Burstein argues that in weighing the § 3553(a) factors, the district court failed to give proper weight to mitigating factors, including his status as a first-time offender,3 his advanced age, his health issues, and that he donated much of the money he received to charity. He also contends that the district court should have imposed a sentence of probation or home detention. We begin by observing that Burstein’s sentence was far below the 240-month statutory maximum and within the guidelines range. Although we do not presume that a sentence within the guidelines range is reasonable, we ordinarily expect it to be reasonable. See Hunt, 526 F.3d at 746. After considering the facts of the case, we are not left with a definite and firm conviction that the district court committed a clear error of judgment when it imposed a 48-month sentence, as opposed to a lower sentence or a sentence involving home confinement or probation.
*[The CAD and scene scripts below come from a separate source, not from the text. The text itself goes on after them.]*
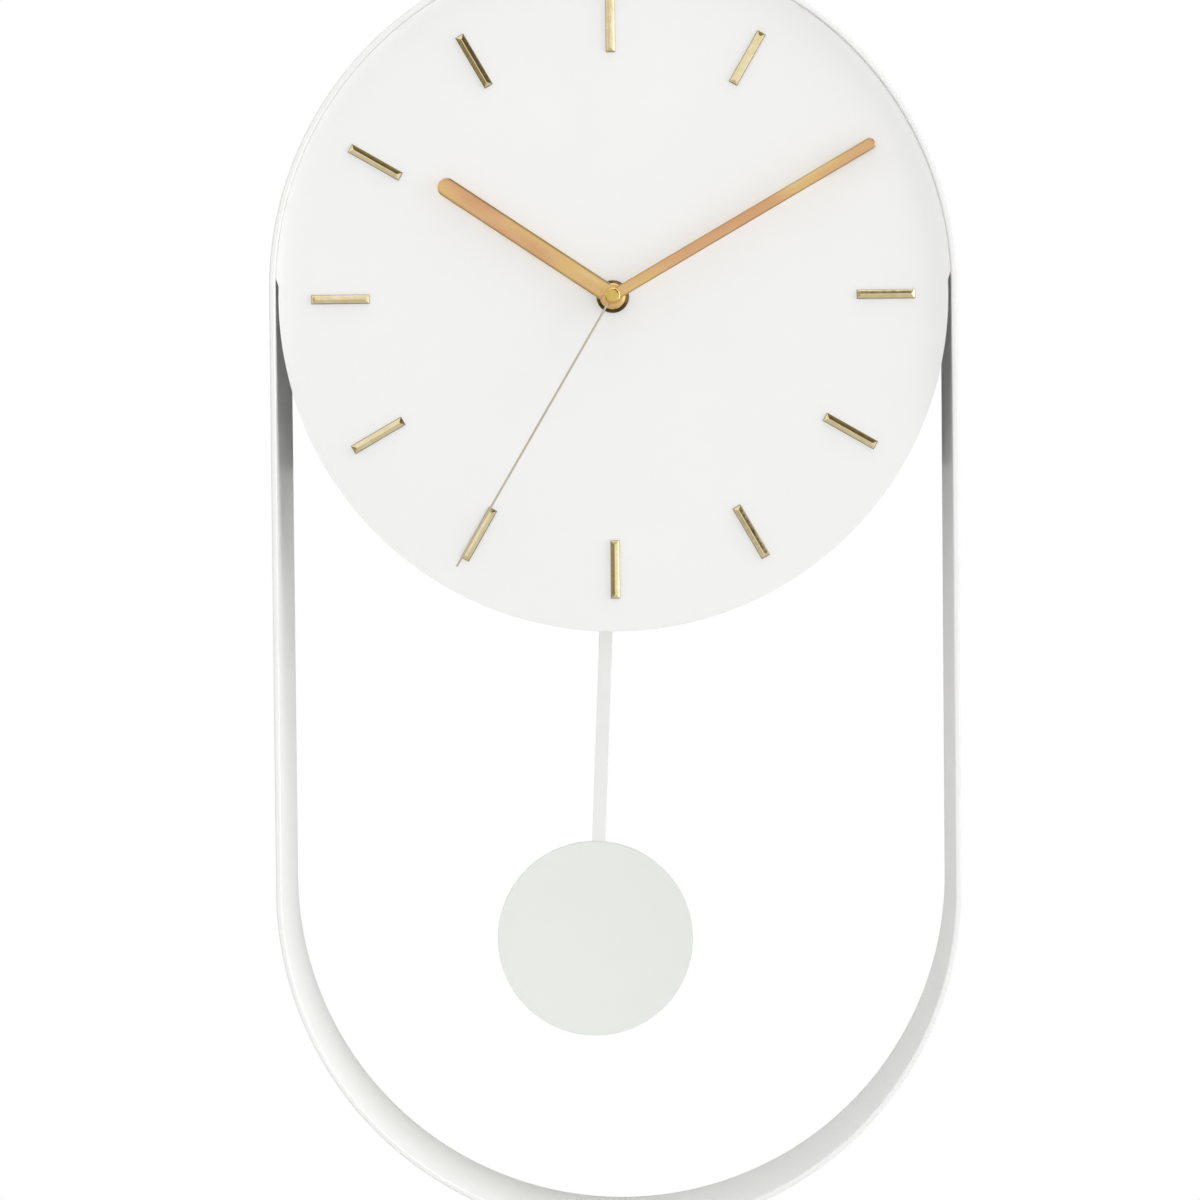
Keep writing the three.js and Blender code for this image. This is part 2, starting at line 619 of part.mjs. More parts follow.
place(shaft, 'motor_stator', stator(), zincSteel());
place(shaft, 'motor_coil', motorCoil(), copper());
place(shaft, 'drive_coil', plate(driveCoilRing, INSIDE_BACK, INSIDE_BACK - DRIVE_COIL.t, 10), copper());

// ---------------------------------------------------------------- pendulum

const PIN_R = 0.9;
const LEVER = { half: 5, length: 23, front: CASE_BACK + 0.5, t: 2.4 };
const LEVER_BACK = LEVER.front + LEVER.t;
const MAGNET_R = 2.5;
const PEG_AT = { x: 0, y: -20 };
const PEG_R = 1.2;
const RIVET = { stem: 0.8, head: 1.8, t: 0.6 };
const ROD = { halfWidth: 2.2, t: 0.8, top: -16.6, bottom: -BOB_DROP - 8 };
const ROD_BACK = LEVER_BACK + ROD.t;
const BOB_T = 1.2;

function pivotPin() {
  const at = { x: 0, y: -PIVOT_DROP };
  return join(rod(PIN_R, LEVER_BACK + 0.9, CASE_BACK, at), rod(2, LEVER_BACK + 0.9, LEVER_BACK + 0.2, at));
}

function lever() {
  const { half, length, front } = LEVER;
  const outline = new THREE.Shape();
  outline.absarc(0, 0, half, 0, Math.PI);
  outline.absarc(0, -length, half, Math.PI, 2 * Math.PI);
  outline.holes.push(circle(PIN_R + RUNNING));
  outline.holes.push(circle(MAGNET_R + RUNNING, 0, -MAGNET_DROP));
  return join(plate(outline, LEVER_BACK, front), rod(PEG_R, ROD_BACK + 0.6, LEVER_BACK - 0.5, PEG_AT));
}

function driveMagnet() {
  return rod(MAGNET_R, LEVER_BACK, LEVER.front - 0.2, { x: 0, y: -MAGNET_DROP }, 8);
}

function bob() {
  return rod(BOB_R, LEVER_BACK, LEVER_BACK - BOB_T, { x: 0, y: -BOB_DROP }, 32);
}

function pendulumRod() {
  const { halfWidth, top, bottom } = ROD;
  const outline = rectangle(-halfWidth, bottom, halfWidth, top);
  outline.holes.push(circle(PEG_R + RUNNING, PEG_AT.x, PEG_AT.y));
  outline.holes.push(circle(RIVET.stem + RUNNING, 0, -BOB_DROP));
  return plate(outline, ROD_BACK, LEVER_BACK, 6);
}

function bobRivet() {
  const at = { x: 0, y: -BOB_DROP };
  const { stem, head, t } = RIVET;
  return join(rod(stem, ROD_BACK + t, LEVER_BACK, at), rod(head, ROD_BACK + t, ROD_BACK, at));
}

place(shaft, 'pendulum_pin', pivotPin(), zincSteel());
place(pendulum, 'pendulum_lever', lever(), whitePlastic());
place(pendulum, 'drive_magnet', driveMagnet(), ferrite());
place(pendulum, 'pendulum_rod', pendulumRod(), paint());
place(pendulum, 'bob', bob(), bobPaint());
place(pendulum, 'bob_rivet', bobRivet(), zincSteel());

export default clock;
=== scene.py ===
"""Looks for the pendulum wall clock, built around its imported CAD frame. Metres, in the frame's axes:
X to the right as the dial is read, Z up, the dial faces -Y and the wall is at Y = 0."""

import json
import math

import bmesh
import bpy
from mathutils import Matrix, Vector


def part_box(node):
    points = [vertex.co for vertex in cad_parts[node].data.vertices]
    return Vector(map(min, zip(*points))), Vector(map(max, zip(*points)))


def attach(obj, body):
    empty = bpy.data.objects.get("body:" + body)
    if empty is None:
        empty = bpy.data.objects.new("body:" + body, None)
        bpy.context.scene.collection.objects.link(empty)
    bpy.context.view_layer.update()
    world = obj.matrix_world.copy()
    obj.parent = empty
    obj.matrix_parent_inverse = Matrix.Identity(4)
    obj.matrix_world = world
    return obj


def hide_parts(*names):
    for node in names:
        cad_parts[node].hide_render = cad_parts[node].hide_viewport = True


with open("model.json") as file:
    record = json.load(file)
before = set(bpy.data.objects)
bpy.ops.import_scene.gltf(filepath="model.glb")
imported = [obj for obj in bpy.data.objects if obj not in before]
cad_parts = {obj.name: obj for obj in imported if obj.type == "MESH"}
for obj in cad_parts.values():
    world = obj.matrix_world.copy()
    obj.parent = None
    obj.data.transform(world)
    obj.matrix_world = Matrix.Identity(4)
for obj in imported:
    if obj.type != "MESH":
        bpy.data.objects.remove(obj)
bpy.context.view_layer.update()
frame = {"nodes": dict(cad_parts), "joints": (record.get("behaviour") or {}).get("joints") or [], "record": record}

record = frame["record"]
BODY_OF = {node: body for body, nodes in record["behaviour"]["bodies"].items() for node in nodes}
SLOT_OF = {row["node"]: row["material_slot"] for row in record["subparts"]}
JOINTS = {joint["name"]: joint for joint in frame["joints"]}

MM = 0.001

# ---------------------------------------------------------------- sizes, most of them read from the frame

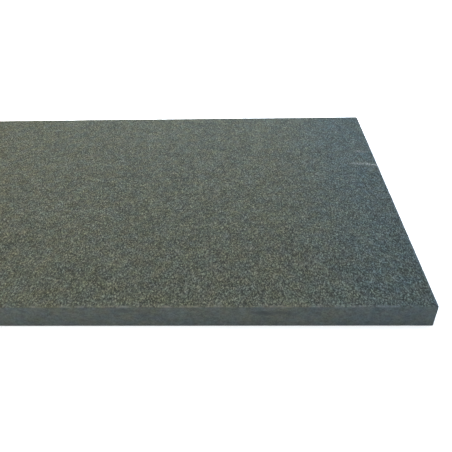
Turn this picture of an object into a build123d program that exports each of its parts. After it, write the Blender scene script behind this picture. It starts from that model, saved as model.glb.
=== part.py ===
from build123d import *
import os

# A closed-cell rubber foam sheet, split from a block and cut to size with a
# blade. Millimetres, +Z up. The origin is at the middle of the underside.

# Overall sizes between the sharp edges, which rounding then trims by under 0.1
length = 420.0
depth = 297.0
thickness = 20.0

# How far the blade strayed from square between the top and the foot of a side
front_undercut = 1.7
right_flare = 0.8

# Where two sides meet, the soft foam's corner is blunt
corner_radius = 1.6

# The top edge is handled and worn rounder than the edge that it lies on
top_edge_radius = 0.9
foot_edge_radius = 0.4


def side_view():
    """Section across the sheet, seen along X: the front leans back to its foot."""
    front = -depth / 2
    back = depth / 2
    return Plane.YZ * make_face(
        Polyline(
            (front, thickness),
            (front + front_undercut, 0),
            (back, 0),
            (back, thickness),
            close=True,
        )
    )


def front_view():
    """Section along the sheet, seen along Y: the right side spreads to its foot."""
    left = -length / 2
    right = length / 2
    return Plane.XZ * make_face(
        Polyline(
            (left, 0),
            (right, 0),
            (right - right_flare, thickness),
            (left, thickness),
            close=True,
        )
    )


def cut_block():
    """The sheet with its four sides as the blade left them, all arrises sharp."""
    across = extrude(side_view(), amount=length / 2, both=True)
    along = extrude(front_view(), amount=depth / 2, both=True)
    return across & along


def soften(block):
    """Blunt the four corners, then round the edges of the top and of the foot."""
    corners = block.edges().group_by(Axis.Z)[1]
    block = fillet(corners, radius=corner_radius)
    top_edges = block.faces().sort_by(Axis.Z)[-1].outer_wire().edges()
    block = fillet(top_edges, radius=top_edge_radius)
    foot_edges = block.faces().sort_by(Axis.Z)[0].outer_wire().edges()
    return fillet(foot_edges, radius=foot_edge_radius)


foam_sheet = soften(cut_block())

os.makedirs("parts", exist_ok=True)
export_step(foam_sheet, "parts/foam_sheet.step")
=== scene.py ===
from math import radians

import bpy
import numpy as np
from mathutils import Matrix, Vector


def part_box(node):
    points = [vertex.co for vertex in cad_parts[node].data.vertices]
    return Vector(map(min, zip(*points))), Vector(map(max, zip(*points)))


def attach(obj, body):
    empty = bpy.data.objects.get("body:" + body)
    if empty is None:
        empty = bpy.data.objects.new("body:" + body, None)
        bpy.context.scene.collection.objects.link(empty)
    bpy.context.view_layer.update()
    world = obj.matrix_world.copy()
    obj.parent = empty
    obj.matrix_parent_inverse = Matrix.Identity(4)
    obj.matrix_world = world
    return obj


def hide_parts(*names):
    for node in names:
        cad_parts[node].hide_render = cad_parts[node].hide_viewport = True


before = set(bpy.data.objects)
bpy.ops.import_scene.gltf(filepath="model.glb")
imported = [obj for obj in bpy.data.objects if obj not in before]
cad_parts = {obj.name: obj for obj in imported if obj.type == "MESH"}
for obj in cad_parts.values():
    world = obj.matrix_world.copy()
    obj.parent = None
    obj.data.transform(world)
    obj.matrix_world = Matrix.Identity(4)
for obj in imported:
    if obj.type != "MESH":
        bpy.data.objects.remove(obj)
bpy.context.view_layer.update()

# Foam sheet
# One flat piece of closed-cell rubber foam, split from a moulded block and cut to size with a
# knife. The knife strayed a little from square on the front and right sides, and handling has
# rounded the upper edges more than those that it lies on.
low, high = (np.array(corner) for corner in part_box("foam_sheet"))
half_length, half_depth, half_thickness = (high - low) / 2
thickness = 2 * half_thickness

front_undercut = 0.0017
right_flare = 0.0008
corner_radius = 0.0016
top_edge_reach, top_edge_drop = 0.0011, 0.0009
foot_edge_reach, foot_edge_drop = 0.0005, 0.0004

# Gaps between the skin's lines in the open and at an edge, and how far in the one becomes the other
face_gap, face_edge_gap, face_edge_band = 0.0021, 0.00022, 0.0080
side_gap, side_edge_gap, side_edge_band = 0.0020, 0.00016, 0.0050
gap_samples = 8001

# Size across, depth and seed of each of the slow dents that splitting and storage leave
dents = ((0.070, 0.00013, 11), (0.018, 0.00006, 12), (0.0045, 0.00004, 13))
# The sheet's own weight presses the underside and the foot of the sides flatter
pressed_share, pressed_height = 0.3, 0.0040

# The worn top edge is nicked where open cells have torn out
nick_size, nick_depth, nick_reach, nick_seed = 0.0035, 0.00022, 0.0016, 14


def grid_lines(half, gap, end_gap, end_band):
    """Places from -half to half. The gap between neighbours grows smoothly from end_gap at both
    ends to gap once end_band away from them: a line sits wherever the running total of one over
    the gap reaches the next whole number."""
    place = np.linspace(-half, half, gap_samples)
    from_end = np.clip((half - abs(place)) / end_band, 0, 1)
    wanted = end_gap + (gap - end_gap) * from_end**2 * (3 - 2 * from_end)
    steps = np.diff(place) * 0.5 * (1 / wanted[1:] + 1 / wanted[:-1])
    total = np.concatenate(([0.0], np.cumsum(steps)))
    return np.interp(np.linspace(0, total[-1], round(total[-1]) + 1), total, place)


def quads(index, turned=False):
    """Four-cornered faces between neighbours of a grid of point numbers, turned over if asked."""
    corners = (index[:-1, :-1], index[1:, :-1], index[1:, 1:], index[:-1, 1:])
    return np.stack(corners[::-1] if turned else corners, axis=-1).reshape(-1, 4)


def block_skin(across, along, downs):
    """The closed skin of a sharp block, as points (x, y, depth below the top) and faces. The two
    split faces are across by along grids. The sides are the border of that grid carried down
    through downs, sharing its points, so that no seam is open."""
    x, y = (part.ravel() for part in np.meshgrid(across, along, indexing="ij"))
    top = np.arange(x.size).reshape(len(across), len(along))
    border = np.concatenate((top[:-1, 0], top[-1, :-1], top[:0:-1, -1], top[0, :0:-1]))
    inner = downs[1:-1]
    rows = 2 * x.size + np.arange(len(inner) * border.size).reshape(len(inner), -1)
    side = np.vstack((border, rows, border + x.size))
    points_x = np.concatenate((x, x, np.tile(x[border], len(inner))))
    points_y = np.concatenate((y, y, np.tile(y[border], len(inner))))
    points_down = np.concatenate((downs[[0, -1]].repeat(x.size), inner.repeat(border.size)))
    side = np.hstack((side, side[:, :1]))
    faces = np.vstack((quads(top), quads(top + x.size, True), quads(side)))
    return np.stack((points_x, points_y, points_down)), faces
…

Burstein’s sentence was within the range of reasonable sentences that could be imposed in this case in light of the significant scale of Burstein’s criminal scheme, which involved the distribution of an addictive opiate.
For these reasons, we affirm Burstein’s sentence.
1. Citations in the form “Doc. #” refer to numbered entries on the district court’s docket.
2. Under § 3553(a), the district court is required to impose a sentence “sufficient, but not greater than necessary, to comply with the purposes” of the statute. 18 U.S.C. § 3553(a). These purposes include the need to: reflect the seriousness of the offense; promote respect for the law; provide just punishment; deter criminal conduct; protect the public from the defendant’s future criminal conduct; and effectively provide the defendant with educational or vocational training, medical care, or other correctional treatment. 18 U.S.C. § 3553(a)(2). The court must also consider the nature and circumstances of the offense, the history and characteristics of the defendant, the kinds of sentences available, the applicable guidelines range, the pertinent policy statements of the Sentencing Commission, the need to avoid unwarranted sentencing disparities, and the need to provide restitution to victims. Id. § 3553(a)(1), (3)-(7).
3. We note that the record does not support Burstein’s claim that he was a “true” first time offender who had no “prior (substantial) arrests.” Appellant’s Br. at 30. It’s true that Burstein was assigned no criminal history points. But he previously pled guilty to possession of listed chemicals with intent to manufacture methamphetamine and served 21 months in a federal prison. This conviction was not counted in his criminal history score because of its age. See U.S.S.G. § 4A1.2(e)(3).